Chapter 1: Compromising to Win Black Teachers' Jobs

page 9
How did the city's white-owned press portray its small black community during this era? Read the full article on "Milwaukee's Harlem" (go to page 11) in the November 26, 1939 Milwaukee Journal where Kelley's photo appeared.

page 11
Explore racially restrictive real estate covenants for Milwaukee County, 1929-1946, digitized from the Lloyd Barbee Papers by the March on Milwaukee Civil Rights History Project.

Chapter 2: Redefining the Local Meaning of Brown v Board
page 35
Compare coverage of this public discussion by the city's two major white-owned newspapers: "Schools' Race Policies Aired" (go to page 11, Milwaukee Journal) and "Race Bias Denied in Assigning Teachers" (go to page 5, Milwaukee Sentinel), both published on October 12, 1953.

page 39
Why did school segregation become a key issue in some -- but not all -- Northern areas by the mid-1950s? Read and listen to the oral history interview with Cecil Brown, Jr. and Loretta Brown, conducted by the author in 1995, and digitized by the March on Milwaukee Civil Rights History Project. See also Tom Sugrue's interpretation in Sweet Land of Liberty (2008), chapter 6.

Chapter 3: Calming the "Migrant Crisis" Through Compensatory Education
page 54
Where can readers find the black-owned Milwaukee Defender newspaper, which has not yet been digitized? See its WorldCat entry for access to microfilm editions.

page 57
How did national media portray Milwaukee racism during this period? Read the text of "Races: The Shame of Milwaukee" in the April 2, 1956 edition of Time magazine.

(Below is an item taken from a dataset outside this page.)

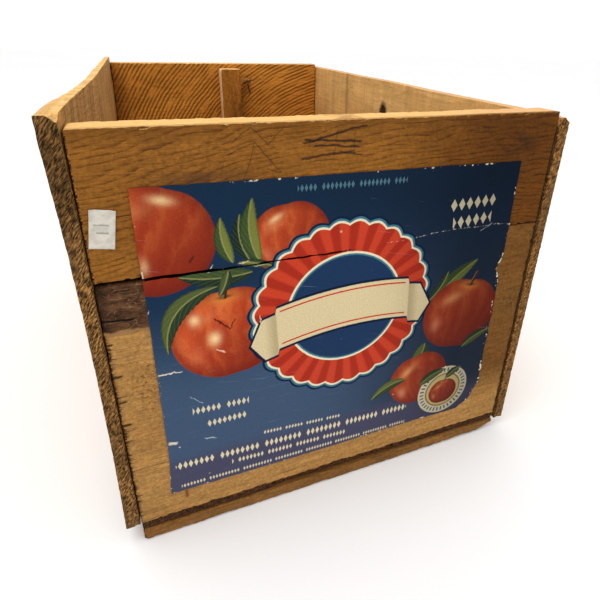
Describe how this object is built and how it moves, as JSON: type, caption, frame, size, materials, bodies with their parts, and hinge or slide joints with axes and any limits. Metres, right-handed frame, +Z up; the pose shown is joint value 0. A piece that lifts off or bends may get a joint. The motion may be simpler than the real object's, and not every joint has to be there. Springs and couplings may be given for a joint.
{
  "type": "wooden apple crate",
  "caption": "Open-topped softwood fruit crate with thick two-board ends, thin nailed sides, slatted bottom on cleats and a paper label on one end.",
  "frame": {"origin": "on the ground under the middle of the crate, at the underside of the bottom cleats", "axes": "+Z up, the labelled end faces -Y and the crate's length runs along Y, +X to the right as seen from the labelled end"},
  "size_m": [0.3118, 0.4952, 0.2846],
  "materials": {
    "front_upper_wood": "matte",
    "front_lower_wood": "matte",
    "rear_wood": "matte",
    "left_side_wood": "matte",
    "right_side_wood": "matte",
    "bottom_wood": "matte",
    "cleat_wood": "matte",
    "batten_wood": "matte",
    "label_paper": "satin",
    "sticker_paper": "matte",
    "nail_steel": "matte"
  },
  "bodies": {
    "root": {"front_end_upper_board": "front_upper_wood", "front_end_lower_board": "front_lower_wood", "rear_end_upper_board": "rear_wood", "rear_end_lower_board": "rear_wood", "rear_end_batten": "batten_wood", "left_side_board": "left_side_wood", "right_side_board": "right_side_wood", "bottom_board_left": "bottom_wood", "bottom_board_centre": "bottom_wood", "bottom_board_right": "bottom_wood", "front_bottom_cleat": "cleat_wood", "rear_bottom_cleat": "cleat_wood", "label": "label_paper", "price_sticker": "sticker_paper", "front_corrugated_fastener_1": "nail_steel", "front_corrugated_fastener_2": "nail_steel", "rear_corrugated_fastener_1": "nail_steel", "rear_corrugated_fastener_2": "nail_steel", "left_side_nail_front_1": "nail_steel", "left_side_nail_front_2": "nail_steel", "left_side_nail_front_3": "nail_steel", "left_side_nail_front_4": "nail_steel", "left_side_nail_front_5": "nail_steel", "left_side_nail_rear_1": "nail_steel", "left_side_nail_rear_2": "nail_steel", "left_side_nail_rear_3": "nail_steel", "left_side_nail_rear_4": "nail_steel", "left_side_nail_rear_5": "nail_steel", "right_side_nail_front_1": "nail_steel", "right_side_nail_front_2": "nail_steel", "right_side_nail_front_3": "nail_steel", "right_side_nail_front_4": "nail_steel", "right_side_nail_front_5": "nail_steel", "right_side_nail_rear_1": "nail_steel", "right_side_nail_rear_2": "nail_steel", "right_side_nail_rear_3": "nail_steel", "right_side_nail_rear_4": "nail_steel", "right_side_nail_rear_5": "nail_steel", "front_cleat_nail_1": "nail_steel", "front_cleat_nail_2": "nail_steel", "front_cleat_nail_3": "nail_steel", "front_cleat_nail_4": "nail_steel", "front_cleat_nail_5": "nail_steel", "front_cleat_nail_6": "nail_steel", "rear_cleat_nail_1": "nail_steel", "rear_cleat_nail_2": "nail_steel", "rear_cleat_nail_3": "nail_steel", "rear_cleat_nail_4": "nail_steel", "rear_cleat_nail_5": "nail_steel", "rear_cleat_nail_6": "nail_steel", "batten_nail_1": "nail_steel", "batten_nail_2": "nail_steel", "batten_nail_3": "nail_steel", "batten_nail_4": "nail_steel"}
  },
  "joints": []
}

Chapter 4: Confronting Established Blacks and Whites on Segregation

page 82
How do early black suburbanites describe their experiences in predominantly white settings? Read and listen to the oral history interview with Grant and Lucinda Gordon, conducted in 1995 by the author, and digitized by the March on Milwaukee Civil Rights History Project.

page 90
To better understand the Story-Barbee conflict in 1963, compare oral history interviews with Wesley Scott and Gwen Jackson, conducted by the author in 1995, and digitized by the March on Milwaukee Civil Rights History Project.

page 96
Contrast perspectives on improving black schools versus racial integration in McLeod's CORE report and the NNNPC's two-phase report, both from late 1963, digitized by the March on Milwaukee Civil Rights History Project.

page 101
Do conflicting memories of activism appear in other histories of the civil rights era? If so, what do these conflicts tell us more broadly about this period?

Chapter 5: Uniting the Movements for Integration and Black Power

page 109
How did Juanita Adams and Arlene Johnson recall their activism in their oral history interview with the author in 1995? Explore further the dynamics of gender and religion in MUSIC protests as captured by local television news film clips on June 3rd, and June 4th, and December 8th, 1965, digitized by the March on Milwaukee Civil Rights History Project. 

page 111
What do curriculum materials in three collections (the MUSIC records, the CORE papers, and the Helen Barnhill Papers) tell us about the Freedom School organizers' pedagogical and political aims for different age levels in 1964?

page 113
Explore the views of MUSIC opponents, such as school board member Lorraine Radtke, based on interview notes recorded civil rights researchers, circa 1966. See more in Ralph Showalter's report, Racial Isolation in Milwaukee Public Schools: A final report submitted to the US Commission on Civil Rights (1967).

page 116
In her 1995 oral history interview, how does Mildred Harpole explain her personal journey from all-black schooling as a child in Baltimore to her adult role in Milwaukee's school integration and independent school movements?

page 120
Listen and watch how Milwaukee high school students discussed race and textbooks in a news film clip from February 16, 1968.

page 126
What do source materials about the MUSIC school boycotts in 1965 and 1966 reveal about the movement's evolution after its first boycott in 1964?

Chapter 6: Negotiating the Politics of Stability and School Desegregation

page 131
To better understand the changing racial geography, try the free Social Explorer maps tool, zoom into Milwaukee, and create a slideshow of images of racial data by census tract from 1940 to the present.

page 151
How did Marilyn Moreheuser's activism on school integration evolve after she left Milwaukee? Follow Moreheuser's role in New Jersey's landmark Abbott v Burke school finance equity case in Deborah Yaffe's Other People's Children (2007).

Chapter 7: Transforming Strategies for Black School Reform

page 175
Read more about Fuller's 1960s activism in North Carolina in Osha Gray Davidson's The Best of Enemies(1996/2007), Christina Greene's Our Separate Ways (2005), and Robert Korstad and Jim Leloudis' To Right These Wrongs (2010). All three links go directly to the first mention of Fuller in the LCRM digital edition of each book.

page 191
Dougherty concludes this chapter by drawing connections between Milwaukee's school integration campaign and subsequent efforts by Fuller and other activists to gain private school vouchers. Should the recent "school choice" movement be considered part of America's long civil rights movement? Or do private vouchers and/or public charter schools diverge from the movement's history?

Conclusion: Rethinking History and Policy in the Post-Brown Era

page 202

What are the strengths and weaknesses of Dougherty's interpretation of the overlapping (and sometimes conflicting) black-led educational struggles in this Northern city? Compare your response with book reviews published in the Journal of American History, the American Historical Review, the Journal of Urban History, and the History of Education Quarterly. (All require subscription access.)